I noticed a pattern of pretty obvious foreshadowing in Trigiani's story -
Enza listened to him, and this was a gift sweeter than any kiss.  But it would take Ciro many years to realize it.

She knew in her heart that it would be the last time she would see Enza.

While in some ways, the use of this literary strategy is like me looking toward the end, there were times when I felt it was overdone.  I also kinda like to be in control of peeking ahead when I get ready to, not for the author to tell me ahead of time what's going to happen.

Cliche' - He leaned down to her.  She felt safe in his shadow, and as his lips grazed her cheek, he took in the scent of her skin, which was at once familiar and right.

Ciro and Enza's story is a romance, no doubt, so these gushy parts were not my favorites...but embedded within the rest of the story, even I could stomach them here and there.

The evil Buffa family - the fact that Enza was able to keep going despite the constant degrading and overwork is beyond me...Enza's behavior speaks to her upbringing and the solid backbone of her family...she was brought up to respect, work hard, and persevere, and she certainly did just that during her tenure in that home.
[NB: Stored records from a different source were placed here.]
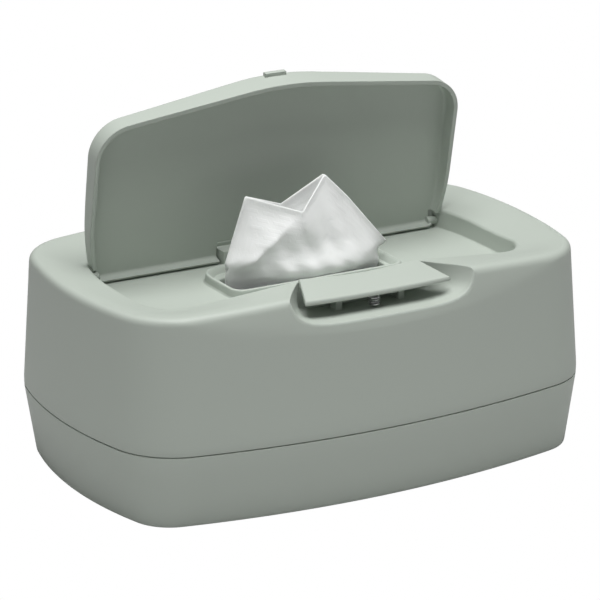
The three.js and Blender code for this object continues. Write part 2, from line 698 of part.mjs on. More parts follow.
function makeWipe() {
  // Rings from the slot up: half width left and right, middle in Y, half thickness, height.
  const levels = [
    { l: -30, r: 30, y: -2, t: 2.4, z: STACK.top + 0.4 },
    { l: -33, r: 33, y: -3, t: 3.2, z: DECK - 5 },
    { l: -35, r: 36, y: -4, t: 4.2, z: DECK + 1 },
    { l: -36, r: 37, y: -7, t: 6.0, z: DECK + 5 },
    { l: -36, r: 38, y: -6, t: 5.6, z: DECK + 13 },
    { l: -33, r: 33, y: -2.5, t: 4.4, z: DECK + 22 },
    { l: -29, r: 24, y: 0, t: 3.2, z: DECK + 30 },
  ];
  const outline = ({ l, r, y, t, z }) => {
    const n = 10;
    const points = [];
    for (let i = 0; i <= n; i += 1) {
      const f = i / n;
      points.push([l + (r - l) * f, y - t * Math.sin(Math.PI * (0.12 + 0.76 * f)), z]);
    }
    for (let i = n; i >= 0; i -= 1) {
      const f = i / n;
      points.push([l + (r - l) * f, y + t * Math.sin(Math.PI * (0.12 + 0.76 * f)), z]);
    }
    return points;
  };
  const body = solid(loft(levels.map(outline)));
  const peak = (l, r, tipX, z0, z1) =>
    solid(
      loft([
        outline({ l, r, y: 0, t: 2.6, z: z0 }),
        outline({ l: tipX - 1.2, r: tipX + 1.2, y: 4, t: 1.0, z: z1 }),
      ]),
    );
  const neck = DECK + 29;
  const leftPeak = peak(-28.5, -2, -23.5, neck, neck + 9.5);
  const rightPeak = peak(-6, 22, 12.8, neck, neck + 14);
  const wipe = body.add(leftPeak).add(rightPeak);
  return toMesh("wipe", wipe, wipeMaterial());
}

const group = new THREE.Group();
group.add(makeTray());
Object.entries(FEET).forEach(([name, place]) => group.add(makeFoot(name, place)));
group.add(makeStack());
group.add(makeCover());
group.add(makeLid());
group.add(makeHingePin());
group.add(makeLidSpring());
group.add(makePaddle());
group.add(makeButtonSpring());
group.add(makeWipe());

export default group;
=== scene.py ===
import math

import bmesh
import bpy
import numpy as np
from mathutils import Matrix, Vector


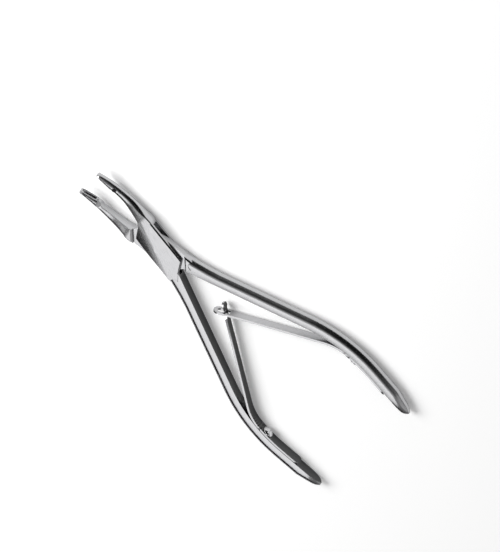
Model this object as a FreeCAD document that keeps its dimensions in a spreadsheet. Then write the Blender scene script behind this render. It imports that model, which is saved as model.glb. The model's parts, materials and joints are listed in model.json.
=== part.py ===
import FreeCAD, Part
import math
import os

import Sketcher

# Bone rongeur with a box lock, spoon jaws curved on the flat and two leaf springs.
# Each half is drawn as it stands with the jaws closed, along the X axis, with Z = 0 in
# its middle plane. Its placement turns it to the open position at rest and lifts it, so
# that the underside of the box lies on Z = 0. X points from the pivot to the jaws.
SIZES = {
    # box lock
    "box_thickness": 5.2,
    "box_width": 9.4,
    "box_edge": 0.45,
    "end_distance": 9.1,
    "end_slant": 53.0,
    "end_run": 6.55,
    "plate_blend": 2.6,
    "plate_bow": 0.7,
    "plate_lip": 0.1,
    "shoulder_gap": 0.6,
    "shoulder_bevel": 0.65,
    "end_bevel": 0.3,
    "fall_start": 8.0,
    "fall_offset": 1.2,
    "fall_turn": 15.5,
    "fall_tilt": 2.5,
    "fall_radius": 25.0,
    "tongue_thickness": 2.5,
    "tongue_play": 0.05,
    "pin_diameter": 3.2,
    "pin_play": 0.03,
    "half_opening": 7.45,
    # jaws
    "jaw_length": 35.0,
    "jaw_root": 12.0,
    "jaw_block": 2.5,
    "jaw_neck": 20.0,
    "jaw_waist": 26.0,
    "root_depth": 5.3,
    "neck_depth": 4.25,
    "waist_depth": 3.2,
    "nose_depth": 1.1,
    "neck_breadth": 3.5,
    "spoon_breadth": 3.4,
    "nose_radius": 1.7,
    "curve_start": 19.0,
    "jaw_rise": 2.6,
    "rim_play": 0.06,
    "spoon_length": 8.4,
    "cup_length": 6.9,
    "cup_breadth": 2.6,
    "cup_wall": 0.5,
    "relief_depth": 1.0,
    "jaw_crown": 0.55,
    "notch_length": 2.0,
    "rim_rise": 1.6,
    "rim_step": 0.7,
    # handles
    "handle_thickness": 4.3,
    "handle_breadth": 4.8,
    "handle_slope": 16.1,
    "handle_straight": 46.7,
    "bend_radius": 58.0,
    "tail_slope": 12.5,
    "handle_reach": 105.9,
    "end_radius": 1.15,
    "nose_length": 9.5,
    "handle_crown": 0.1,
    "inner_corner": 0.3,
    "cut_allowance": 0.3,
    "flare_thickness": 5.5,
    "flare_length": 13.0,
    "root_overlap": 3.5,
    # springs
    "spring_thickness": 0.8,
    "spring_breadth": 4.3,
    "crossing_breadth": 3.3,
    "spring_bend": 18.0,
    "lift_angle": 1.0,
    "crossing_reach": 33.2,
    "tail_reach": 94.6,
    "tail_round": 1.2,
    "neck_width": 1.9,
    "neck_length": 1.7,
    "neck_start": 1.1,
    "shoulder_start": 2.2,
    "head_width": 3.3,
    "head_length": 2.6,
    "head_slope": 0.6,
    "window_play": 0.2,
    "window_reach": 3.4,
    "window_start": 1.5,
    "eye_width": 4.3,
    "eye_rim": 1.4,
    "eye_start": 1.0,
    "waist_start": 6.0,
    "waist_inset": 0.35,
    # screws
    "screw_angle": 4.9,
    "screw_diameter": 2.4,
    "screw_depth": 2.7,
    "screw_play": 0.1,
    "screw_spare": 0.2,
    "seat_play": 0.01,
    "head_diameter": 4.2,
    "head_height": 1.3,
    "head_edge": 0.35,
    "slot_width": 0.6,
    "slot_depth": 0.5,
}

doc = FreeCAD.newDocument("rongeur")
sheet = doc.addObject("Spreadsheet::Sheet", "sizes")
for row, (alias, number) in enumerate(SIZES.items(), start=1):
    sheet.set(f"A{row}", alias)
    sheet.set(f"B{row}", str(number))
    sheet.setAlias(f"B{row}", alias)
doc.recompute()


def size(alias):
    return float(getattr(sheet, alias))


def vec(x, y, z=0.0):
    return FreeCAD.Vector(x, y, z)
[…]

Vito Blazek's dismissal - without spoiling anything here, I just felt like the end of the relationship was a bit brusque for Enza who seemed to always feel as if she should do the right thing.

Overall  Recommendation

Read this one if you're a romantic (or not) who likes history, real people in real world situations whose lives don't end up perfectly.  Also, others who enjoy immigrant stories, especially Italian immigrant stories in NY, Italian family life in Italy as well as NYC, and early NY class lifestyles will also like this one.

**Via TLC Book Tours, the publisher graciously provided a copy of The Shoemaker's Wife in exchange for honest review.  All opinions are my own.